One can easily see “Strictness Morality” in religions which emphasise punishing father figures (eg Jehovah). And one can see a rationalist version of it in philosophers such as Kant, who wrote: “Accept no favours which you might do without. Do not be parasites nor flatterers nor … beggars. Complaining and whimpering … are unworthy of you”. (Kant, Metaphysics, ‘Concerning Servility’)
Both kinds of morality are established in our brains. Resisting either doesn’t really work, but an enormous amount of money is currently being spent on promoting Strictness Morality in areas that have long been located in the realm of nurturance. A “safety net”* (a virtue in nurturance morality) becomes “dependency” (a deadly sin in strictness morality), etc.
Understanding the two moral systems, and their underlying metaphors, can sometimes be more helpful than imagining a battle between moral people (our side) and immoral people (the other side).
* For more on the “safety net” metaphor, see this George Lakoff article.
Sept 19, 2011 – George Bush used the words “freedom”, “free” and “liberty” 49 times in his 20-minute speech at the 2004 Republican Convention. The defining frame of Bush’s administration was “defending freedom”.
Freedom is a “contested concept” – it means different things to different people. It has a simple “uncontested core” (a central meaning everyone agrees on), but mostly it consists of blanks that need to be filled in with frames and metaphors.

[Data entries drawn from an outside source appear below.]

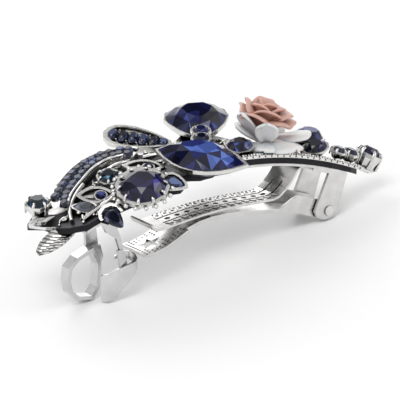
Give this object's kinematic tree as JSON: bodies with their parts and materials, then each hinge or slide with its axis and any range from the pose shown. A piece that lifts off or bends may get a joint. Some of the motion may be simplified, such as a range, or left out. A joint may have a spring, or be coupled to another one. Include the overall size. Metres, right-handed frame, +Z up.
{
  "type": "rhinestone hair clip",
  "caption": "Arched automatic hair clip with a sprung clamp arm and squeeze latch, carrying a cast spray of dark faceted stones, leaves and a pink rose.",
  "frame": {"origin": "centre of the overall box in plan, at the level the clip stands on", "axes": "+X runs the length of the clip from the latch end to the hinge end, +Y to the side away from the marquise stone, +Z up; the clip stands on its latch wings and hinge ears, arm closed"},
  "size_m": [0.0844, 0.0362, 0.0271],
  "materials": {
    "steel": "bright nickel-plated spring steel, lightly brushed",
    "plated": "bright nickel plate",
    "cast": "antique-silver plated zinc casting, blackened in the recesses",
    "dark_cast": "blackened back of the casting",
    "navy_glass": "foiled faceted glass, navy",
    "teal_glass": "foiled faceted glass, teal blue",
    "grey_glass": "grey cabochon glass",
    "rose_resin": "matt dusty pink resin",
    "petal_resin": "frosted white acrylic"
  },
  "bodies": {
    "clip_frame": {"base_plate": "steel", "centre_settings": "cast", "centre_stones": "navy_glass", "drop_settings": "cast", "drop_stones": "navy_glass", "engraved_leaf": "cast", "feather_edge_wire": "cast", "feather_stones": "navy_glass", "feather_tray": "cast", "flower_post": "cast", "gallery_band": "cast", "granules": "cast", "grey_pear_cabochon": "grey_glass", "grey_pear_setting": "cast", "hinge_pin": "plated", "latch_rivet": "plated", "latch_saddle": "steel", "leaf_frame_cups": "cast", "leaf_frame_stones": "navy_glass", "leaf_frames": "cast", "left_end_crystal": "teal_glass", "left_end_setting": "cast", "marquise_crystal": "navy_glass", "marquise_setting": "cast", "ornament_backing": "dark_cast", "pear_crystal": "navy_glass", "pear_setting": "cast", "petal_loop_floor": "dark_cast", "petal_loop_posts": "cast", "petal_loop_stones": "navy_glass", "petal_loop_tray": "cast", "resin_rose": "rose_resin", "right_oval_crystals": "navy_glass", "right_oval_settings": "cast", "round_crystal": "navy_glass", "round_frill_beads": "cast", "round_setting": "cast", "side_navy_crystal": "navy_glass", "side_navy_setting": "cast", "smooth_leaf": "cast", "solder_pads": "dark_cast", "teal_crystal": "teal_glass", "teal_setting": "cast", "tip_bridge": "cast", "tip_claw_cup": "cast", "tip_claw_stone": "navy_glass", "tip_settings": "cast", "tip_stones": "navy_glass", "vine_scrolls": "cast", "white_petals": "petal_resin"},
    "arm": {"clamp_arm": "steel"},
    "spring": {"tension_spring": "steel", "spring_rivets": "plated"},
    "wing_far": {"latch_wing_far": "steel"},
    "wing_near": {"latch_wing_near": "steel"}
  },
  "joints": [
    {"name": "arm_hinge", "type": "hinge", "parent": "clip_frame", "child": "arm", "pos_m": [0.02391, -0.00529, 0.00192], "axis": [0, -1, 0], "range_deg": [0, 62]},
    {"name": "spring_flex", "type": "hinge", "parent": "clip_frame", "child": "spring", "pos_m": [0.02138, -0.00529, 0.0122], "axis": [0, -1, 0], "range_deg": [0, 2.5]},
    {"name": "wing_far_squeeze", "type": "hinge", "parent": "clip_frame", "child": "wing_far", "pos_m": [-0.0283, -0.00229, 0.01737], "axis": [-1, 0, 0], "range_deg": [0, 3.2], "stiffness_Nm_per_rad": 0.3},
    {"name": "wing_near_squeeze", "type": "hinge", "parent": "clip_frame", "child": "wing_near", "pos_m": [-0.0283, -0.00829, 0.01737], "axis": [1, 0, 0], "range_deg": [0, 3.2], "stiffness_Nm_per_rad": 0.3}
  ],
  "couplings": [
    {"joint": "spring_flex", "follows": "arm_hinge", "ratio": 0.04},
    {"joint": "wing_near_squeeze", "follows": "wing_far_squeeze", "ratio": 1}
  ]
}
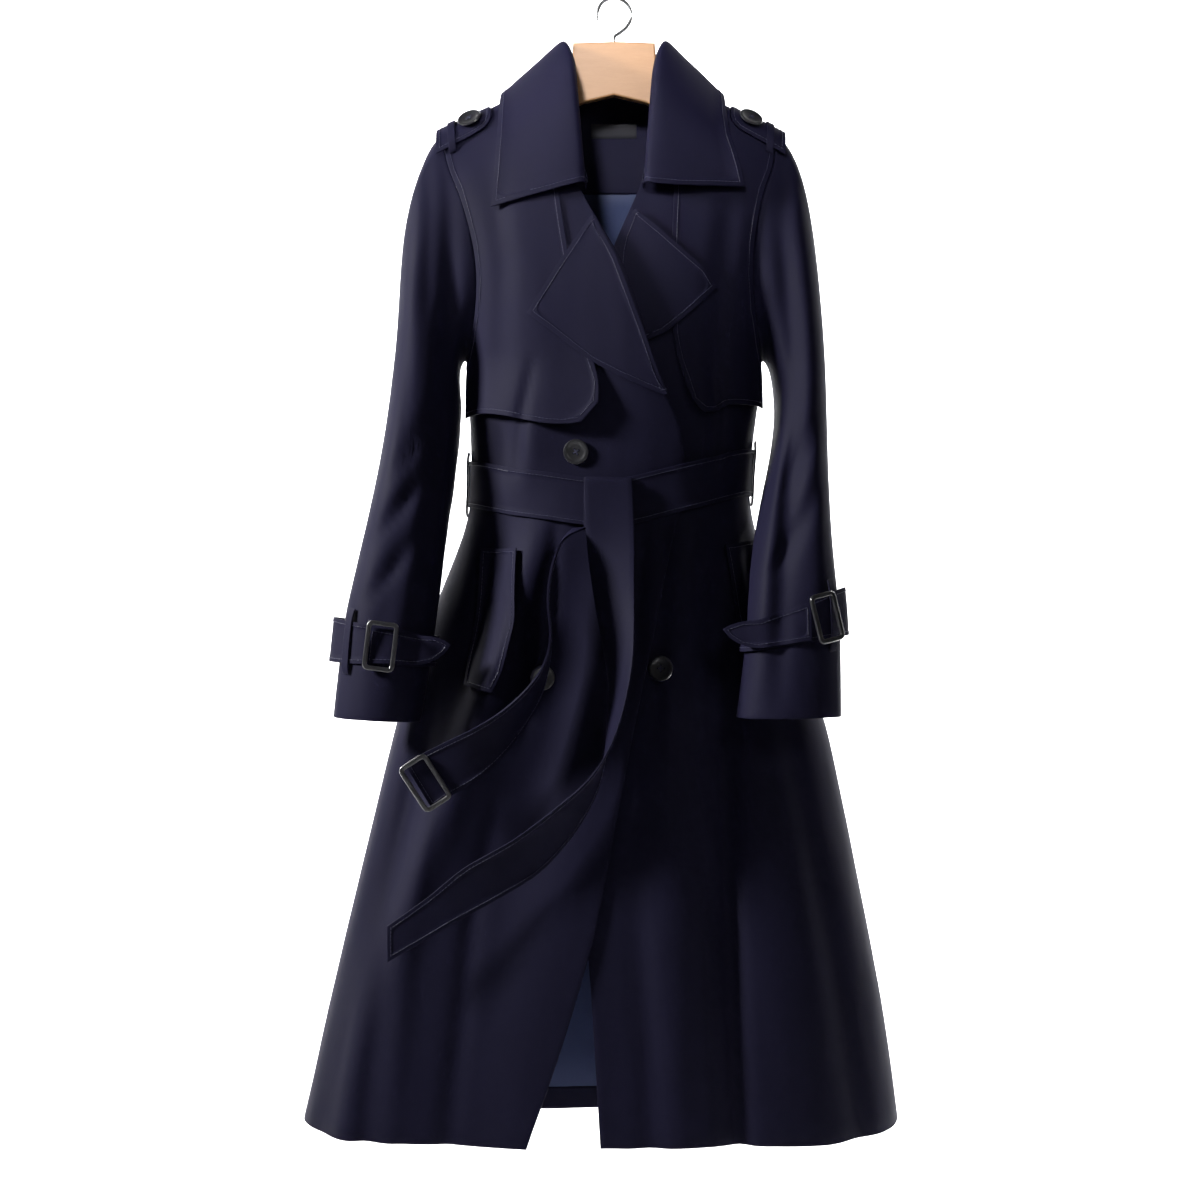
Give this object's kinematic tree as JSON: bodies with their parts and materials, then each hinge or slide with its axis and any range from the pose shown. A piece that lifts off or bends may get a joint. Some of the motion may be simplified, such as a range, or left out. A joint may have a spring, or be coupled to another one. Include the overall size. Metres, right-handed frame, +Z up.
{
  "type": "trench coat on a hanger",
  "caption": "Navy belted double-breasted trench coat with storm flaps, shoulder straps and buckled cuffs, on a wooden hanger.",
  "frame": {"origin": "the inside top of the hanger's hook, where it hangs on a rail", "axes": "+Z up, the coat's front faces -Y, +X towards the wearer's left sleeve"},
  "size_m": [0.662, 0.2225, 1.2371],
  "materials": {
    "cloth": "soft satin",
    "satin": "satin",
    "horn": "gloss",
    "wood": "satin",
    "steel": "polished"
  },
  "bodies": {
    "root": {"front_right": "cloth", "front_left": "cloth", "back": "cloth", "sleeve_right": "cloth", "sleeve_left": "cloth", "storm_flap_right": "cloth", "storm_flap_left": "cloth", "lapel_right": "cloth", "lapel_left": "cloth", "collar": "cloth", "epaulette_right": "cloth", "epaulette_loop_right": "cloth", "epaulette_left": "cloth", "epaulette_loop_left": "cloth", "belt_waist": "cloth", "belt_loop_right": "cloth", "belt_loop_left": "cloth", "belt_knot": "cloth", "belt_tail_plain": "cloth", "belt_tail_buckle": "cloth", "cuff_strap_right": "cloth", "cuff_strap_end_right": "cloth", "cuff_loop_right": "cloth", "cuff_strap_left": "cloth", "cuff_strap_end_left": "cloth", "cuff_loop_left": "cloth", "pocket_welt_right": "cloth", "pocket_welt_left": "cloth", "neck_facing": "cloth", "label": "cloth", "hem_facing": "cloth", "button_epaulette_right": "horn", "button_epaulette_left": "horn", "button_waist": "horn", "button_skirt_right": "horn", "button_skirt_left": "horn", "belt_buckle": "horn", "cuff_buckle_right": "horn", "cuff_buckle_left": "horn", "lining": "satin", "hanger": "wood", "hanger_hook": "steel"}
  },
  "joints": []
}
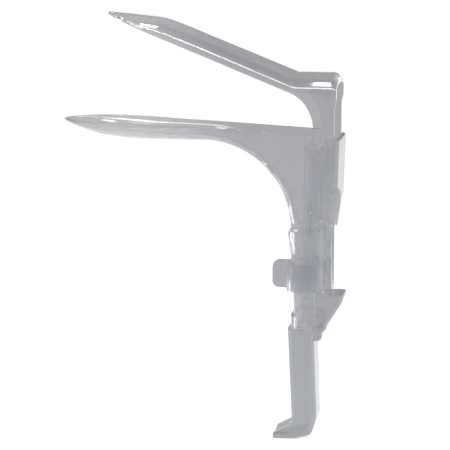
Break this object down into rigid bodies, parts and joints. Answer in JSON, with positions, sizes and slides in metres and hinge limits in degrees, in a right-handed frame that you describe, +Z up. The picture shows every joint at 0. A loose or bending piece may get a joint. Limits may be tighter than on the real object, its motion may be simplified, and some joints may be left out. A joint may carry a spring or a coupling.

For example, everyone agrees that coercion and harm interfere with freedom. At a visceral level, if you restrain or injure someone, you are interfering with their bodily freedom of movement. Beyond this basic level, the meanings of “coercion”, “harm” and “freedom” are contested. Take recreational drug use. Is it liberating or harmful? The blanks need filling in.
By “blanks”, I don’t mean the facts and particulars, but the value systems activated via conceptual metaphor and frames. The battle to fill in the blanks is being won by the right – conservative media, corporate thinktanks, etc. This isn’t about “spin”. It’s about how we conceptualise at the level of “common sense”.
The Mirror asked: “How can 59,017,382 people be so dumb”? But it’s (mostly) not a question of intelligence. If a person is unaware of their own deep frames and metaphors, then they’re unaware of the basis for their moral and political choices. One’s frames and metaphors define the range of one’s “free will” – you can’t will something that you can’t conceptualise.
The conceptual blanks get filled in to a scary degree by media repetition. Conduct your own experiment to confirm this: next time there’s some “shocking” news all over the front pages, ask a few relatively intelligent, moderate people for their views on the news story. Then stand back and observe how little of what they say doesn’t originate in mass-media framing (in a typical case, and I don’t mean the basic “facts” that we naturally rely on media to provide).